Solar flares are not well understood
Solar flares are another phenomena associated with active regions on the Sun that we don’t understand very well. These are sudden explosions releasing energy that heats up and accelerates gas in the Sun’s atmosphere. Temperatures can reach hundreds of millions of degrees and particles are ejected into space almost at the speed of light. Most of the radiation is emitted as X-rays, but flares are also observed in visible light and radio waves. Charged particles ejected by flares are potentially hazardous to humans and sensitive electronic equipment in space.
Surges of extreme ultraviolet (EUV) photons released by flares can heat Earth's upper atmosphere, causing it to "puff up" and drag down low-orbiting satellites. EUV rays also break apart atoms and molecules, creating a layer of ions in the upper atmosphere that can severely disturb radio signals.
When energy from the Sun interacts with the Earth’s outer atmosphere, it can excite oxygen and nitrogen molecules some 100 and 400 km above the surface, respectively, emitting a green (oxygen) or red (nitrogen) glow. This in turn excites observers on the ground, who can watch the ‘aurora borealis’ dance across the sky for hours. This is commonly referred to as the ‘Northern Lights’ in the northern hemisphere.
There may just be a glow to the north over the horizon (south if you live in the southern hemisphere); or you may see arcs or bands of light, sometimes with vertical rays spiking high into the night sky. During strong events you may witness the famous curtain effect, or the ‘coronal effect’ where all the rays appear to converge almost directly overhead.
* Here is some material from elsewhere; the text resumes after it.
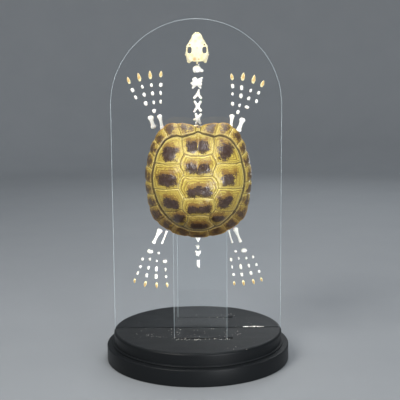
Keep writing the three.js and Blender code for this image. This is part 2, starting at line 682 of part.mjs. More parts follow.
function makePlastron() {
  const edgeKey = (p, q) => [p, q].map((r) => r.join(" ")).sort().join(" / ");
  const seen = new Map();
  const sheets = [];
  for (const half of PLASTRON_SCUTES) {
    for (const outline of [half, mirrored(half)]) {
      const onBridge = Math.max(...half.map(([a]) => a)) > PLASTRON.bridge;
      const sum = outline.reduce(([x, y], [a, b]) => [x + a, y + b], [0, 0]);
      const heart = [sum[0] / outline.length, sum[1] / outline.length];
      if (onBridge) heart[0] = Math.sign(heart[0]) * PLASTRON.flat;
      sheets.push({ outline, heart });
      outline.forEach((p, k) => {
        const q = outline[(k + 1) % outline.length];
        const key = edgeKey(p, q);
        seen.set(key, seen.has(key) ? null : [p, q]);
      });
    }
  }
  const seamTop = PLASTRON.wall - PLASTRON_SCUTE.seam;
  const triangles = [];
  for (const { outline, heart } of sheets) {
    const rings = [
      outline.map((p) => plastronPoint(p, seamTop)),
      drawnIn(outline, heart, PLASTRON_SCUTE.lip).map((p) => plastronPoint(p, PLASTRON.wall)),
    ];
    const crown = plastronPoint(heart, PLASTRON.wall + PLASTRON_SCUTE.crown);
    outline.forEach((p, k) => {
      const next = (k + 1) % outline.length;
      triangles.push([rings[0][k], rings[0][next], rings[1][k]]);
      triangles.push([rings[0][next], rings[1][next], rings[1][k]]);
      triangles.push([rings[1][k], rings[1][next], crown]);
      triangles.push([plastronPoint(outline[next], 0), plastronPoint(p, 0), plastronPoint(heart, 0)]);
    });
  }
  for (const side of [...seen.values()].filter(Boolean)) {
    const [low, lowNext] = side.map((p) => plastronPoint(p, 0));
    const [high, highNext] = side.map((p) => plastronPoint(p, seamTop));
    triangles.push([highNext, high, low], [highNext, low, lowNext]);
  }
  piece(root, "plastron", closedGeometry(triangles), FINISH.plastronHorn);
}

// The skull lies on its lower jaw, nose up
function makeSkull() {
  const rings = SKULL_RINGS.map(([z, halfWidth, halfDepth]) => [0, z, halfWidth, halfDepth]);
  const braincase = bone(rings, { sides: 12, lift: SKULL.lift, square: 0.85 });
  const lobes = [-1, 1].map((side) => {
    const line = SKULL_LOBE.map(([x, z, half]) => [side * x, z, half]);
    return bone(line, { sides: 6, depth: 2.4, lift: SKULL.lift + 1 });
  });
  const crest = bone(SKULL_CREST, { sides: 6, depth: 1.8, lift: SKULL.lift + 5 });
  let skull = joined([braincase, ...lobes, crest]);
  const eye = EYE_SOCKET;
  for (const side of [-1, 1]) {
    const through = [eye.halfWidth, 10 * SKULL.lift, eye.halfHeight];
    skull = skull.subtract(solid(pebble(through, [side * eye.out, 0, eye.z], 8, 8)));
  }
  const nose = NOSE_OPENING;
  const noseMiddle = [0, -nose.forward, nose.z];
  skull = skull.subtract(solid(pebble([nose.halfWidth, 2, nose.halfHeight], noseMiddle, 8, 4)));
  piece(onPanel, "skull", geometryOf(skull), FINISH.skullBone).position.x = SKULL.x;

  const otherSide = JAW_SIDE.slice(0, -1).map(([x, z, half]) => [-x, z, half]);
  const jaw = bone([...JAW_SIDE, ...otherSide.reverse()], { sides: 6, depth: 1.4 });
  piece(onPanel, "lower_jaw", jaw, FINISH.skullBone).position.x = SKULL.x;
}

function makeBackbone() {
  for (const [name, row] of [["neck_vertebra", NECK], ["tail_vertebra", TAIL]]) {
    row.forEach((shape, i) => {
      const mesh = piece(onPanel, `${name}_${i + 1}`, vertebra(shape), FINISH.bone);
      mesh.position.set(shape.at[0], 0, shape.at[1]);
    });
  }
}

function makeLimbs() {
  for (const [name, { line, depth }] of Object.entries(LIMB_BONES)) {
    piece(onPanel, name, bone(line, { sides: 7, depth }), FINISH.bone);
  }
  for (const [side, name] of [[-1, "left_shoulder_girdle"], [1, "right_shoulder_girdle"]]) {
    const { out, z, depth, lines } = SHOULDER_GIRDLE;
    const parts = lines.map((line) =>
      bone(line.map(([x, up, half]) => [side * x, up, half]), { sides: 6, depth }),
    );
    const girdle = piece(onPanel, name, geometryOf(joined(parts)), FINISH.bone);
    girdle.position.set(SHELL.x + side * out, 0, z);
  }
}

function makePelvis() {
  const { at, depth, bevel, windows, hipBone } = PELVIS;
  const around = [...PELVIS.outline, ...mirrored(PELVIS.outline).slice(1, -1)];
  const outline = new THREE.Shape(around.map(([x, z]) => new THREE.Vector2(x, z)));
  for (const side of [-1, 1]) {
    const hole = new THREE.Path();
    const { out, halfWidth, halfHeight } = windows;
    hole.absellipse(side * out, 0, halfWidth, halfHeight, 0, 2 * Math.PI, false, 0);
    outline.holes.push(hole);
  }
  const plate = new THREE.ExtrudeGeometry(outline, {
    depth,
    bevelThickness: bevel,
    bevelSize: bevel,
    bevelOffset: -bevel,
    bevelSegments: 1,
    curveSegments: 4,
  })
    .rotateX(Math.PI / 2)
    .translate(0, -bevel, 0);
  const hipBones = [-1, 1].map((side) =>
    bone(hipBone.map(([x, z, half]) => [side * x, z, half]), { sides: 6, depth: depth - bevel }),
  );
  const pelvis = piece(onPanel, "pelvis", geometryOf(joined([plate, ...hipBones])), FINISH.bone);
  pelvis.position.set(at[0], 0, at[1]);
}

// A claw points up its own Z: a rounded root, a full middle and a blunt tip
function makeClaws() {
  for (const [limb, claws] of Object.entries(CLAWS)) {
    claws.forEach(([x, z, length, width, heading], i) => {
      const line = CLAW_RINGS.map(([up, share]) => [0, up * length, (share * width) / 2]);
      const geometry = bone(line, { sides: 6, depth: (width / 2) * FLATTENING });
      const claw = piece(onPanel, `${limb}_claw_${i + 1}`, geometry, FINISH.claw);
      claw.position.set(x, 0, z);
      claw.rotation.y = THREE.MathUtils.degToRad(heading);
    });
  }
}

function makeWristAndAnkleBones() {
  for (const [name, [x, z, halfWidth, halfHeight, heading]] of Object.entries(WRIST_AND_ANKLE_BONES)) {
    const depth = Math.min(halfWidth, halfHeight) * FLATTENING;
    const shape = pebble([halfWidth, depth, halfHeight], [0, -depth, 0], 7, 5);
    const small = piece(onPanel, name, shape, FINISH.bone);
    small.position.set(x, 0, z);
    small.rotation.y = THREE.MathUtils.degToRad(heading);
  }
}

makeBase();
makePanels();
makeCarapace();
makePlastron();
makeSkull();
makeBackbone();
makeLimbs();
makePelvis();
makeClaws();
makeWristAndAnkleBones();

export default root;
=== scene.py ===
# A tortoise skeleton on clear panels in a round black base: its finished surfaces, stage and camera
import functools
import math

import bpy
import numpy as np
from bpy.props import FloatProperty, FloatVectorProperty, IntProperty, PointerProperty
from mathutils import Matrix, Vector


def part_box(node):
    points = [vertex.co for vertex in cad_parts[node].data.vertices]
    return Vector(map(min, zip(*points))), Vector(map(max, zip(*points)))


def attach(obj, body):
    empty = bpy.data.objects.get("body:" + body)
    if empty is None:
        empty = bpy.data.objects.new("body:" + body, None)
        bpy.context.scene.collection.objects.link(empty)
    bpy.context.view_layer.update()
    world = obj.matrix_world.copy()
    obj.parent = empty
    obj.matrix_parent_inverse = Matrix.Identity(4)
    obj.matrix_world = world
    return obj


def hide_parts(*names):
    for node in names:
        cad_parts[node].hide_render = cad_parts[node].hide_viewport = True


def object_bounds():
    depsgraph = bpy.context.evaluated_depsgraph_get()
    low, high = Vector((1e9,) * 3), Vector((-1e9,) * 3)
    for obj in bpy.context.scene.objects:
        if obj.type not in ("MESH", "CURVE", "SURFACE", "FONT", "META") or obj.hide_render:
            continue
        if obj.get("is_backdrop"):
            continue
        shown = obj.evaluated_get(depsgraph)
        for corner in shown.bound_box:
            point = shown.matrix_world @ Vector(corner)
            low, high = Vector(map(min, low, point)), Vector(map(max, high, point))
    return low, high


bl_info = {
    "name": "Tortoise skeleton",
    "version": (1, 0, 0),
    "blender": (4, 5, 0),
    "location": "View3D > Sidebar > Skeleton",
    "description": "Builds a tortoise skeleton mounted on clear panels",
    "category": "Add Mesh",
}

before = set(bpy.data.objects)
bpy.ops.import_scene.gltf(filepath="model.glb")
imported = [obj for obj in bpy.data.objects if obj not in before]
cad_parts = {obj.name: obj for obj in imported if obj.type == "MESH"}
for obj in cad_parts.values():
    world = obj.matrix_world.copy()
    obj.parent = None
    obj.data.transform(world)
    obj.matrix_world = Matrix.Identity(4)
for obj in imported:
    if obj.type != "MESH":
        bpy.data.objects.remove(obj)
CAD_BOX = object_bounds()

# Tables are in millimetres, and meshes are scaled by this when they are made
MM = 0.001

# The base and the panels, as [lowest corner, highest corner] in millimetres
LOW_DISC = np.array(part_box("lower_disc")) / MM
HIGH_DISC = np.array(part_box("upper_disc")) / MM
PANEL = np.array(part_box("skeleton_panel")) / MM
SHELL_STRIP = np.array(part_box("shell_strip")) / MM
PLASTRON_STRIP = np.array(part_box("plastron_strip")) / MM
TOUCH_GAP = 0.3
BONES_BACK = PANEL[0][1] - TOUCH_GAP
SLOT = {"width": 4.0, "depth": 10.0}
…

For all its potential destructive power, life on Earth could not exist without the Sun.
It gives us the light, heat and energy we need to live. Our weather is driven by the energy from the Sun being redistributed through our atmosphere and oceans in currents and eddies. The Sun and everything in its environment, including Earth, forms an immense, dynamic, interconnected system.
When studying the effect of the Sun on the Earth, scientists measure the amount of solar energy, in all wavelengths, that falls on a given area of the top of the Earth’s atmosphere. They called this the ‘solar constant’. But, it turns out this ‘constant’ varies by as much as 0.1% over the 11-year sunspot cycle, and perhaps even more over longer periods, so now scientists use the term ‘total solar irradiance’. Although the Sun appears constant, it is a variable star that emits constantly changing energy.
Obviously, with all this interaction between the Sun and the Earth, scientists are very interested in understanding, and one day, predicting, the Sun’s activity. In February NASA launched the most advanced solar observatory ever built, the Solar Dynamics Observatory (SDO).
The spacecraft is designed to transmit unprecedented amounts of data from Earth orbit. It should send back 150 million bits of data every second of every day, more than any other previous NASA Mission. To put that in perspective, that's like downloading 500,000 songs a day. NASA has set up two 59-foot satellite dishes in New Mexico just to handle that duty.
Modern telescopes and spacecraft have penetrated the sun's blinding glare and found a maelstrom of unpredictable activity. As the nearest star, the Sun is the one star in the Universe we can investigate close up. The processes going on in the Sun are the same as those at the centers of other stars in the sky. What we learn about or star we can apply to the rest of the stars in the cosmos, including the vast number of variable stars.